Para o meu querido pai
Eu estou sentindo um vazio persistente. Costumava ser algo mais distante, até acontecer comigo. É sempre assim, por maior que seja a capacidade de se possuir alteridade. Olho, ao redor, e nada mais enxergo. São, apenas, móveis em seus lugares ou espalhados. Objetos jogados. Estados sem se reconhecerem. Cores incolores. O branco que apaga e não mescla para avivar. Sim, são pedaços que não podem mais ser juntados para fazerem sentido. Jamais farão. Não mais. Permaneço na expectativa de um aviso: tudo está em desalinho, pois nada foi real.
Espero você abrir a porta e me dizer que não passou de um terrível pesadelo. Eu queria mais um forte e longo abraço. Um beijo demorado em seu rosto. Mirar em seus olhos e lhe dizer o tudo não dito. Só queria você entrando por essa porta e ficando, aqui, para sempre. Foi tudo tão de repente em um dia tão repleto de paz, alegria. Por quê? Muito injusto! Sim, é o meu luto. Não há a possibilidade de se cogitar “o lado positivo da coisa”, já que ele não existe. Sabe-se lá quando se transformará em pensamento.
Pai, a vida foi cruel em um panorama de tristeza, de tanta maldade. Em um ano desastroso. Você se foi de mim, da gente, do nosso lugar-aconchego de enorme amor, união. Uma família abençoada e que eu, em nenhuma hipótese, desejei ser outra. Perfeita da forma que é. Sempre foi. Você partiu cedo demais. Mas, o que é mesmo “cedo” ou “tarde” diante do infinito carinho? Não seria consolador em nenhum outro espaço-temporal.

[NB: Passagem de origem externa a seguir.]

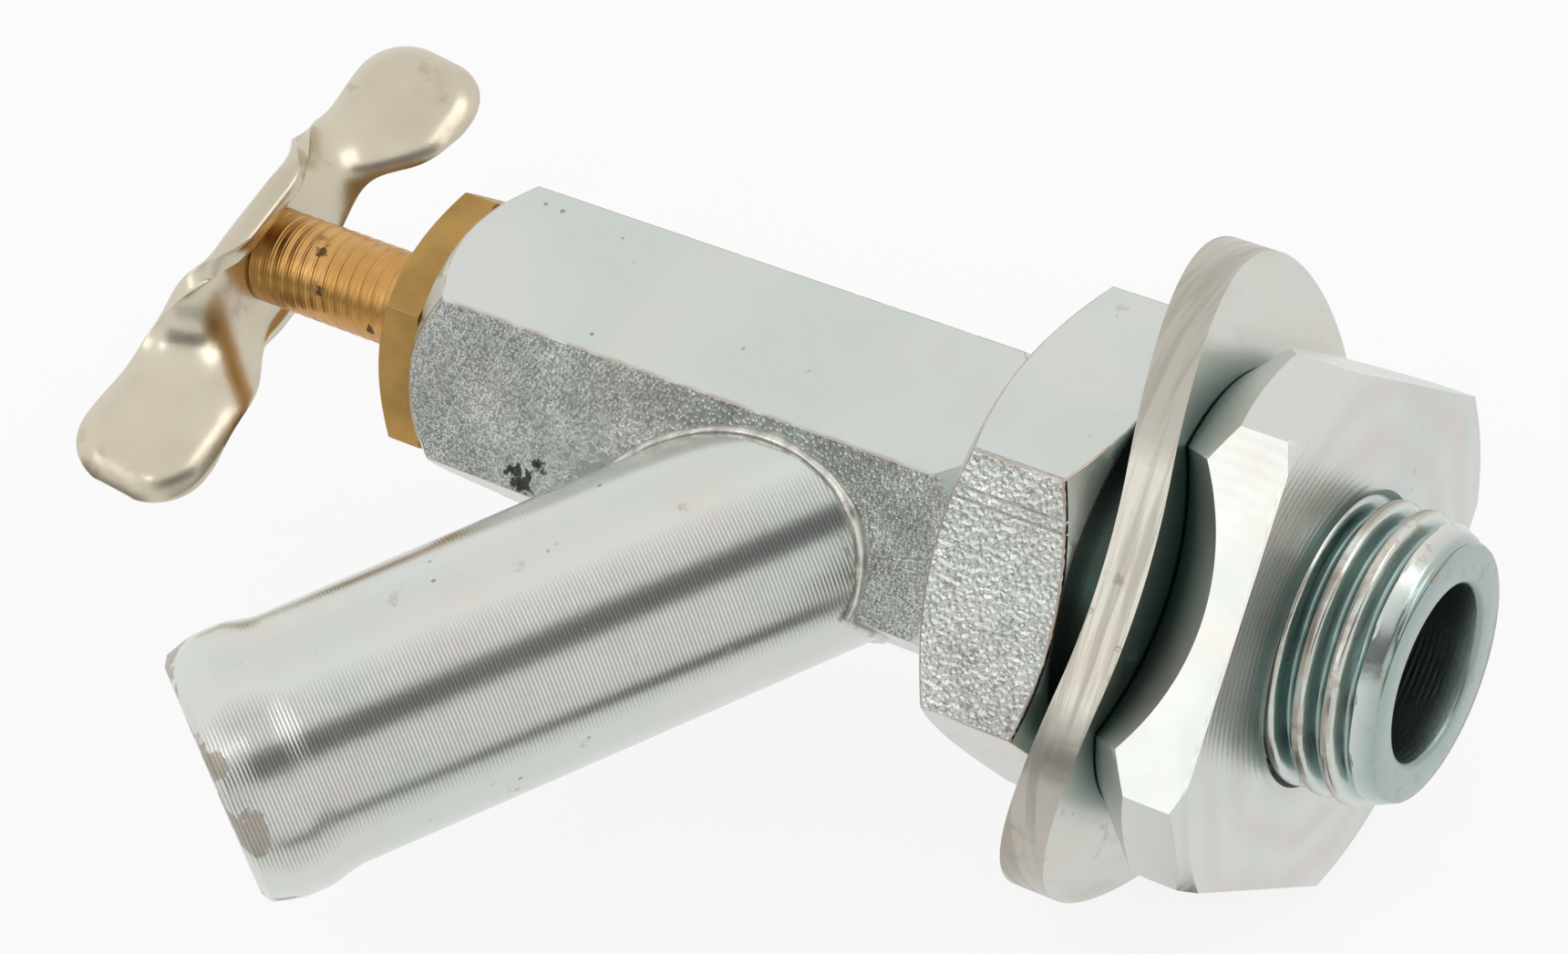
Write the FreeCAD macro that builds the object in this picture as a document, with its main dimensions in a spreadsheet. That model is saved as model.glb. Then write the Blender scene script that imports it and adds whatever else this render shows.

Estou, agora, a me ver contra-espelhada. Percebo os erros incorrigíveis. Eles são os primeiros a aparecerem e a pesarem a consciência da pior maneira. Noto como fomos felizes do nosso jeito nas nossas brincadeiras únicas. Tínhamos um modo de amar muito parecido. Lembro-me do seu cuidado, da sua singela atenção, das inúmeras explicações matemáticas, do seu sorriso inibido. Retribuir seria, infimamente, pouco. Não sei a palavra mais adequada.
Você sempre mereceu mais. Nunca conheci e nem conhecerei uma pessoa melhor. Acredito que a sua passagem tenha intrínseca relação com isso, o que pode ser mais “aceitável” na minha perspectiva, apesar do meu egoísmo de pedir sua presença neste lar. Lar que não sabe ser menos que cinco. Longe de saber.
Talvez, viver seja mesmo isso: nascer, criar vínculos e se deparar com a ida. É o processo de aprender a perder. Perder os amores amados, perder os instantes felizes, perder aquilo que se é a cada dia, posto estar mais próximo ao impermutável desconhecido. Perder o material insignificante, mas valorado por tanta gente sem noção. Perder, também, a memória, algumas células, a pele esticada. Envelhecer abrange tantas visões de mundo. Contudo, não estamos preparados para perder alguém tão importante, por maior que seja a sua luta, o seu cansaço/esgotamento, o seu interno confronto diário, mas eu sei que cada um deixa uma beleza dentro da gente. E, pai, você é a parte mais linda habitante em mim! O meu “adeus” se registra assim. Existe muito amor aqui dentro!